Ceci est également le premier héritage qu’ils laissent à ceux qui suivent leur exemple, ainsi qu’à toute l’Église : la conviction de ce qu’aujourd’hui, comme il y a deux mille ans à travers les chemins de Palestine, le Christ passe à nos côtés et nous appelle : « Si tu veux être parfait, va, vend tout ce que tu possèdes et donne-le au pauvres, et tu auras un trésor dans le ciel. Puis viens, et suis-moi ». Voici la certitude de ce que, aujourd’hui comme hier, chaque homme, chaque femme peut poser la tête sur la poitrine du Christ et écouter le battement de son amour pour ses créatures.

Pour comprendre l’actualité de Mère Térésa de Calcutta, il faut dépasser les catégories anthropologiques et sociologiques classiques. La sienne n’est pas seulement une rébellion contre la société de consommation, son idéal n’est pas purement philanthropique, ce n’est pas simplement la défense de la dignité de ceux qui n’ont rien.

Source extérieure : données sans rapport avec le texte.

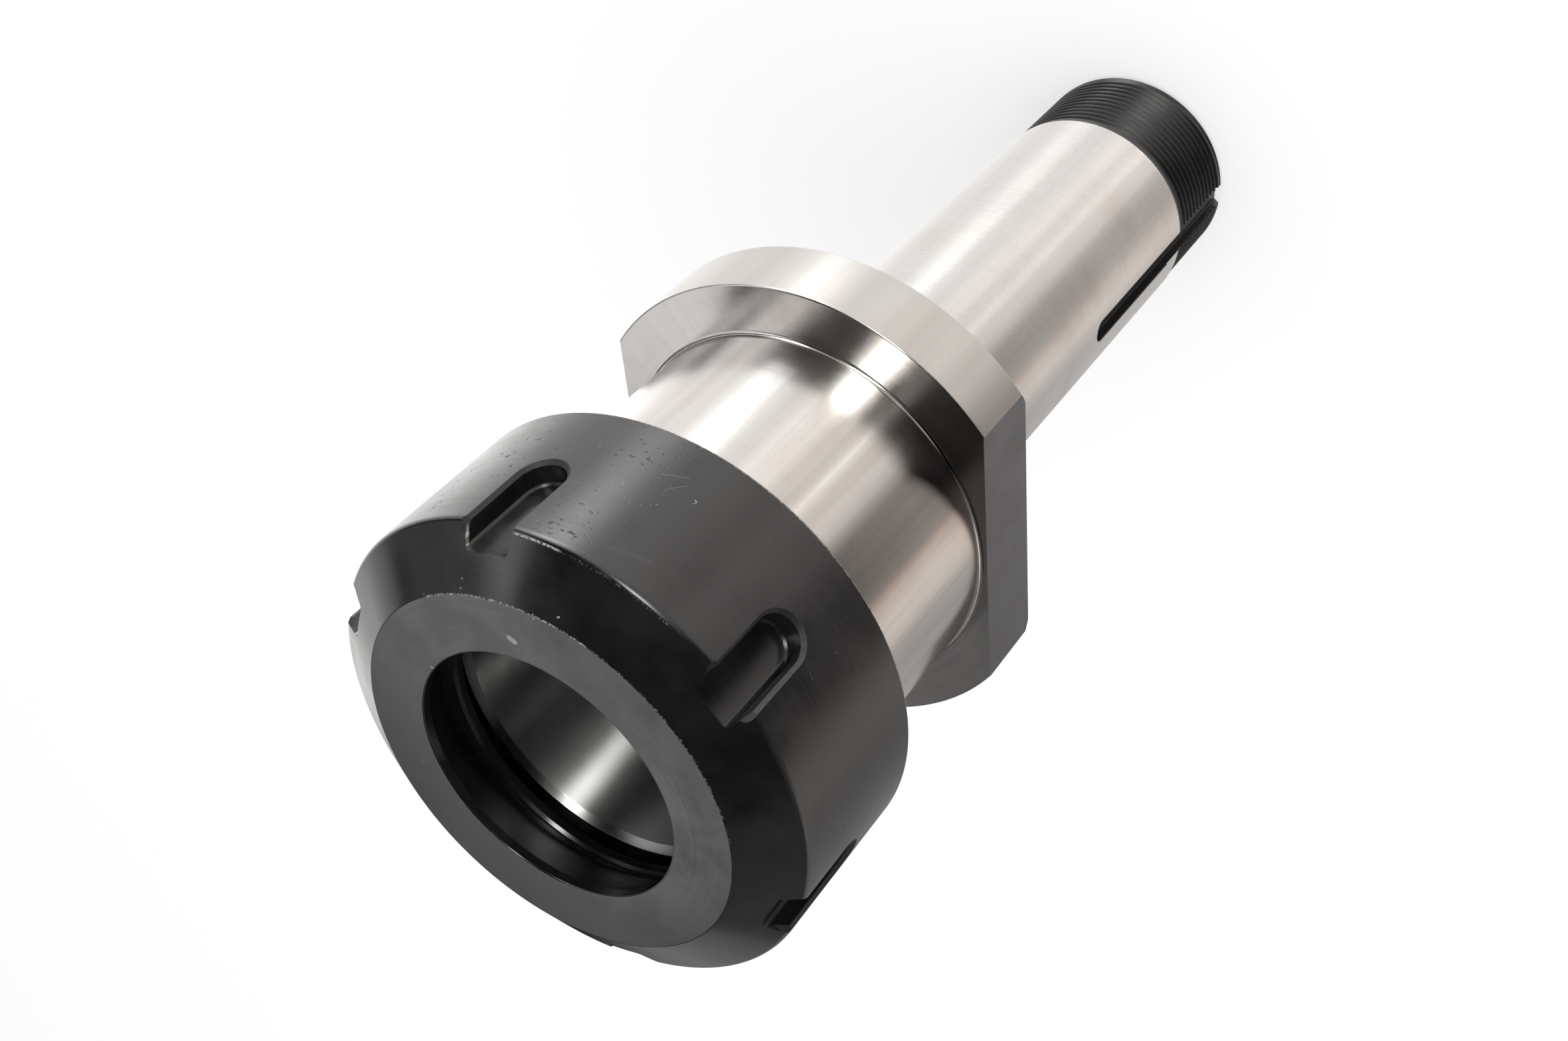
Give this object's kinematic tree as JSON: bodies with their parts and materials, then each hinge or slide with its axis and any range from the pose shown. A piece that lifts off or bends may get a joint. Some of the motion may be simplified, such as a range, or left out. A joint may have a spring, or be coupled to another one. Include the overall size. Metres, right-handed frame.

Certainement, elle nous donne un exemple de zèle pour la vertu de la pauvreté, qui n’accepte pas de compromis, même avec les garanties minimales proposées par la protection sociale des pays développés. Elle ne veut rien pour ses filles qui, à ses yeux, puisse être considérée comme une diminution de la logique surnaturelle contenue dans l’exemple du Christ. Son amour de la pauvreté est une authentique gifle à cette fuite devant la douleur, à cet attachement à la commodité auquel le progrès en occident nous a habitués ; mais c’est, surtout, le fruit de l’ardeur avec laquelle une âme sainte recherche le Christ : pour une âme qui aime, disait saint Josémaria Escriva, les malades sont le Christ.

De la même façon, sa charité n’est pas inspirée par des velléités de réformes sociales ou d’appui au développement de systèmes sanitaires. Dans le pauvre, le malade, le moribond, Mère Térésa voit et essaye de consoler le Christ. Sa charité répond à l’esprit sur lequel repose les considérations de Jean Paul II dans sa lettre Novo Millenio Ineunte : « Pour cela, nous devons faire en sorte que, dans toutes les communautés chrétiennes, les pauvres se sentent « chez eux ». Ce style ne serait-il pas la présentation la plus grande et la plus efficace de la bonne nouvelle du Royaume? Sans cette forme d'évangélisation, accomplie au moyen de la charité et du témoignage de la pauvreté chrétienne, l'annonce de l'Évangile, qui demeure la première des charités, risque d'être incomprise ou de se noyer dans un flot de paroles auquel la société actuelle de la communication nous expose quotidiennement. La charité des œuvres donne une force incomparable à la charité des mots. »

Dit autrement, le message de Mère Térésa – comme c’est la cas pour tout les saints – a une origine, un développement et une fin sans équivoques et profondément théologaux : ce message nait du Christ, s’alimente du Christ, tend vers le Christ. L’union avec Jésus Christ : voilà quel est le but de cette recherche inlassable et insatiable que l’on reconnaît dans la trajectoire existentielle de tous les saints. Chez Mère Térésa, cela apparaît clairement dans les moments où le Seigneur veut la faire passer par l’expérience de la nuit obscure. En 1956, elle confiait à l’archevêque de Calcutta : « Je veux être apôtre de la joie ».

Mais, par une mystérieuse disposition de la providence, elle devra mener à bien cet apostolat dans l’agonie d’une absence de Dieu qui lui était insupportable, comme elle l’écrivait en mars 1956 : « Certaines fois l’agonie de l’absence de Dieu est si grande, et le vif désir de voir l’Absent est si profond, que la seule prière que je sois capable de réciter est : « Sacré cœur de Jésus, j’ai confiance en toi. Je rassasierai ta soif d’âmes ». Quatre ans plus tard, l’épreuve la tourmentait encore, mais elle continuait de suivre le Christ avec obstination, avec confiance, sûre de ce qu’elle obtiendrait une réponse : « J’ai commencé à aimer l’obscurité. Mais maintenant je crois qu’elle n’est qu’une partie, une petite partie, de l’obscurité et de la douleur que Jésus a connues sur terre ». Avec le Christ, les ténèbres se convertissent en lumière, l’aridité en feu dévorant.

C’est également dans cet effort incessant de recherche de l’union que l’on trouve l’explication de la fécondité spirituelle des saints. L’engagement ultime des filles et des fils de Mère Térésa de Calcutta n’est pas le témoignage de la pauvreté, ni l’assistance au malade et aux moribonds des milieux les plus misérables, mais bien la recherche de l’union avec le Christ, qui attend ses disciples, les console et les bénit dans la pauvreté et la charité.